• [EXTRACTED INFORMATION]:
--- START ---

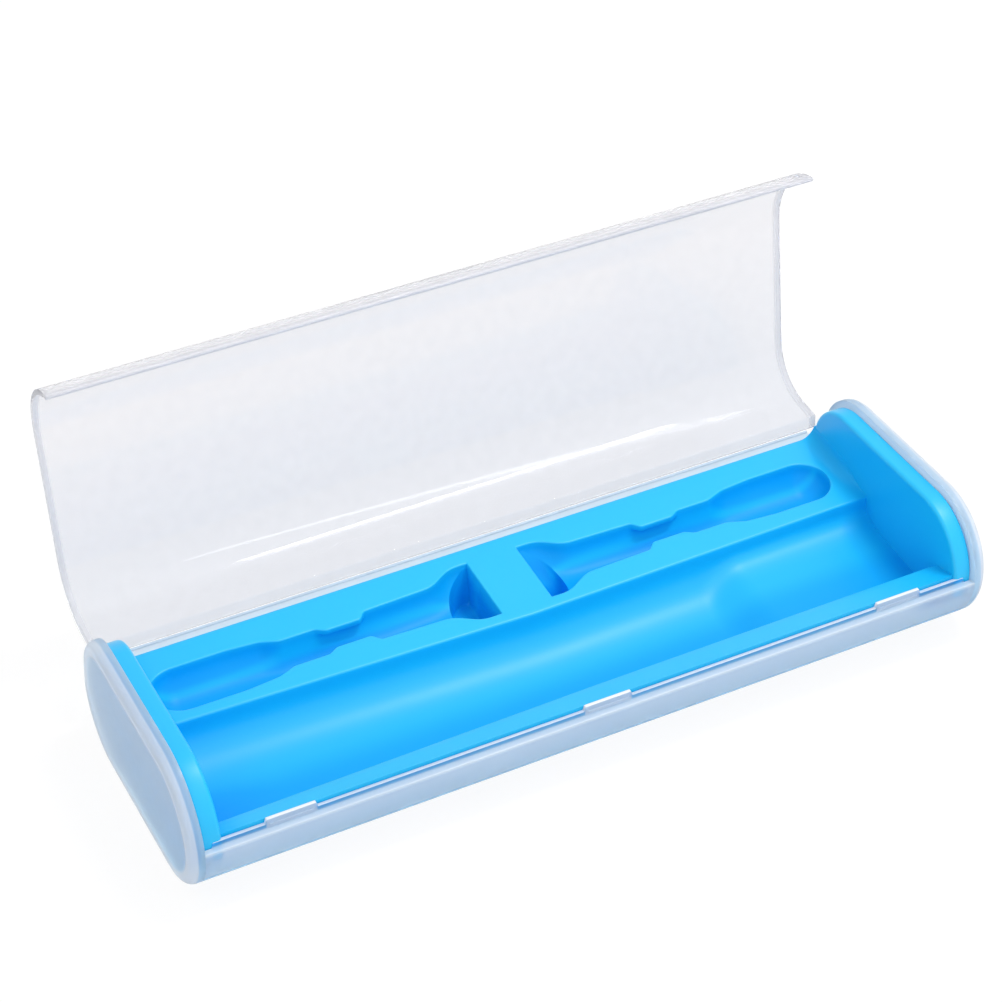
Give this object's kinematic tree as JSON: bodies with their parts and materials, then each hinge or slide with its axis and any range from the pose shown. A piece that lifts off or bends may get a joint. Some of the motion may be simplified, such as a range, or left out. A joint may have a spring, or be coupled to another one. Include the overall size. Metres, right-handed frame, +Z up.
{
  "type": "electric toothbrush travel case",
  "caption": "Long rounded travel case with full-height end caps, a film-hinged curved lid and an insert tray with a handle trough and brush head pockets.",
  "frame": {"origin": "centre of the flat underside, midway between the end caps", "axes": "+X along the case to the end where the handle trough is square-bottomed, +Y to the hinge side, +Z up out of the base"},
  "size_m": [0.2244, 0.1041, 0.0967],
  "materials": {
    "frosted_shell": "translucent frosted polypropylene with a satin gloss",
    "blue_tray": "bright sky blue moulded plastic with a soft gloss",
    "clear_lid": "milky clear polypropylene sheet, glossy"
  },
  "bodies": {
    "base": {"base_shell": "frosted_shell", "insert_tray": "blue_tray"},
    "lid": {"lid": "clear_lid"}
  },
  "joints": [
    {"name": "lid_hinge", "type": "hinge", "parent": "base", "child": "lid", "pos_m": [0, 0.03855, 0.0196], "axis": [1, 0, 0], "range_deg": [0, 97]}
  ]
}
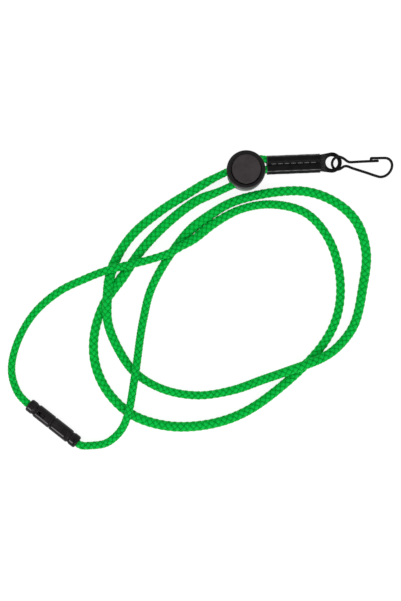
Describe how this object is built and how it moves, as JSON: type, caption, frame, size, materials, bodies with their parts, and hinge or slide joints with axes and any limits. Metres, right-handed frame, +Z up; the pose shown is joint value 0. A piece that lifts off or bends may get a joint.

--- END ---

• [STATED TASK]: Show all lines from the records above where the word "Metres" occurs.

• [THE SOLUTION]:
Give this object's kinematic tree as JSON: bodies with their parts and materials, then each hinge or slide with its axis and any range from the pose shown. A piece that lifts off or bends may get a joint. Some of the motion may be simplified, such as a range, or left out. A joint may have a spring, or be coupled to another one. Include the overall size. Metres, right-handed frame, +Z up.
Describe how this object is built and how it moves, as JSON: type, caption, frame, size, materials, bodies with their parts, and hinge or slide joints with axes and any limits. Metres, right-handed frame, +Z up; the pose shown is joint value 0. A piece that lifts off or bends may get a joint.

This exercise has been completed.